Palmer yielded only a walk to Kruk in the next three innings, but the Padres tied the score in the fifth. Mack drew a leadoff walk and went around the bases on singles by Thon and Kruk. This time, Ready ended the inning by striking out.
The Phillies wasted singles in the third, fourth and fifth before breaking through for the lead run in the sixth. A walk to Von Hayes and singles by Lance Parrish and Juan Samuel filled the bases with one out, and Hayes scored on James’ sacrifice fly.
By the end of the sixth, both starting pitchers were gone. With two out in the Padres’ half, Marvell Wynne tripled and Mack walked. At that point, Cy Young Award winner Steve Bedrosian, who had been out all season with pneumonia, replaced Palmer, and Randell Byers batted for Hawkins. Bedrosian retired Byers on a ground ball, then himself left for a pinch-hitter.
Harris breezed through the seventh before Ready pulled the Padres even with his leadoff home run in the eighth. An inning later, Alomar sent the fans home happy.
Somewhat obscured by all the talk about the Padres’ weak hitting has been the poor work of their middle relief pitchers. Keith Comstock, Greg Booker and Candy Sierra have been a three-man arson squad lately. Discussing this Friday night, Manager Larry Bowa said, “I’m very much concerned about it. We need more than one guy in that role, too. We need a couple of guys, and no one has done the job for us. We can’t keep using (Mark) Davis and (Lance) McCullers all the time. We’ll kill ‘em if we do. We’d like to get at least into the seventh inning, preferably the eighth, and these guys aren’t getting us there.”
Bowa hopes for some improvement when Dave Leiper returns from the disabled list, which may be as early as Sunday.

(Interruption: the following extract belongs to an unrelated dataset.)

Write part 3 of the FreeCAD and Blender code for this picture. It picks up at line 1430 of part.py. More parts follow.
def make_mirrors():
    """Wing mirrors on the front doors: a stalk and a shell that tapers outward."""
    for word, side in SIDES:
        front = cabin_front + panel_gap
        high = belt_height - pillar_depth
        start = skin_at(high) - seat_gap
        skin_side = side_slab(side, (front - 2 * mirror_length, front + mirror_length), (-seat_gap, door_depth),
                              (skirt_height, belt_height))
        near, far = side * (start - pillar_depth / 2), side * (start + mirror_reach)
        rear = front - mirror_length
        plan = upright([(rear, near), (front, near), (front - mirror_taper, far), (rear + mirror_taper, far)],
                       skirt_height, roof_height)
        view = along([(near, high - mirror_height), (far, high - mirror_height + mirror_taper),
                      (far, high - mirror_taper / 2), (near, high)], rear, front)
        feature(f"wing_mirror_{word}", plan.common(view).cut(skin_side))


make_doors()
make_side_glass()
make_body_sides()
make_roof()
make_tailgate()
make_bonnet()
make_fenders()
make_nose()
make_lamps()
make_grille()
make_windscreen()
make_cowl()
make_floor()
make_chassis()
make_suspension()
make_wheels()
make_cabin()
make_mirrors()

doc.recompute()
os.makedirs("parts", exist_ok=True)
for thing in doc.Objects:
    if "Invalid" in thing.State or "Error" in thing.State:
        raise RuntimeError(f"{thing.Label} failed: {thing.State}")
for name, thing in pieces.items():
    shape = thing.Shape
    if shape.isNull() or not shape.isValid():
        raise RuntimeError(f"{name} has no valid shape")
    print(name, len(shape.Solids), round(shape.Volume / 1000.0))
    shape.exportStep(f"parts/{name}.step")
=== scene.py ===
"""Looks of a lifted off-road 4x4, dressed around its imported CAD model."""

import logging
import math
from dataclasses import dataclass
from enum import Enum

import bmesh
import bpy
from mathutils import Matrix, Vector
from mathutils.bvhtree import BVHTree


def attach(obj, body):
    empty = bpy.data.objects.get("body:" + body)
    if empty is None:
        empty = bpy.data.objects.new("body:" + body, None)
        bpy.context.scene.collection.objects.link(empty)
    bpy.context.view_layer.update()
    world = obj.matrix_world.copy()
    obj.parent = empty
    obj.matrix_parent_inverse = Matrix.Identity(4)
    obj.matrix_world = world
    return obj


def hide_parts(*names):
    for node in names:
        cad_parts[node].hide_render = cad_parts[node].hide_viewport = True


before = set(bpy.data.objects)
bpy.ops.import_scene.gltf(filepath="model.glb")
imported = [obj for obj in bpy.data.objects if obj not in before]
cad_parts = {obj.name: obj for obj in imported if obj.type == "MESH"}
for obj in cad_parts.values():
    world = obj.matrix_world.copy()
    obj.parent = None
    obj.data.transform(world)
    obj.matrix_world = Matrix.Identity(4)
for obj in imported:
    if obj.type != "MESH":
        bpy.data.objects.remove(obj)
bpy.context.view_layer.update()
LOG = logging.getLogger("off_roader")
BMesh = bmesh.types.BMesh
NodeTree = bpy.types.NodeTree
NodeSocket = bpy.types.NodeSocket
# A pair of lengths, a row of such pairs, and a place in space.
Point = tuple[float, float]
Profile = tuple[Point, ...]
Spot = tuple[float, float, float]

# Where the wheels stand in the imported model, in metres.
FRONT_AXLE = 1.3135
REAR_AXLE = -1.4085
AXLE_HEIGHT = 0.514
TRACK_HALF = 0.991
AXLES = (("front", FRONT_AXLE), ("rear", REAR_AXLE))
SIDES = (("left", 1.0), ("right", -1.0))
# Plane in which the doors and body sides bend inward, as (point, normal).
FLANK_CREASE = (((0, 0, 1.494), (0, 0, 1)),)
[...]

Leiper, who has had tendinitis in his left shoulder, threw a three-inning simulated game Friday, and Bowa said, “He looked good. He had no pain. He’s eligible, so we’ll see.” Comstock, like Leiper a left-hander, is the pitcher most likely to go to the minors when Leiper returns.
Leiper, who also began the season on the disabled list, has not allowed a run in 4 innings in four appearances. Comstock’s earned-run average is 6.75, and Sierra’s is 6.52. Booker’s is only 3.00, but he has been ineffective when games were on the line. Because of their repeated failures, Bowa used Davis in the seventh inning Friday night although the Padres were a run behind at the time.
The Phillies, along with many other teams, have been in a hitting slump. Their only starter Friday night with an average over .248 was Von Hayes, who was hitting .285, and he had only one home run. But Bowa had no sympathy for his old team, which like San Diego is in last place. “They’ve got veterans not hitting,” Bowa said. “You know they’re going to hit eventually. We’ve got kids not hitting. That’s a lot different. You don’t know what kids are going to do.” . . . One of the Padre kids on the way up, shortstop Mike Brumley, stole three bases Thursday and has 18 for the season in triple-A Las Vegas . . . Outfielder Chris James of the Phillies was the victim of a freak accident during batting practice. Coach Del Unser was hitting ground balls to the infielders when a return throw caromed off his bat and struck James in the left eye. He was in pain for a few seconds, but no damage was done.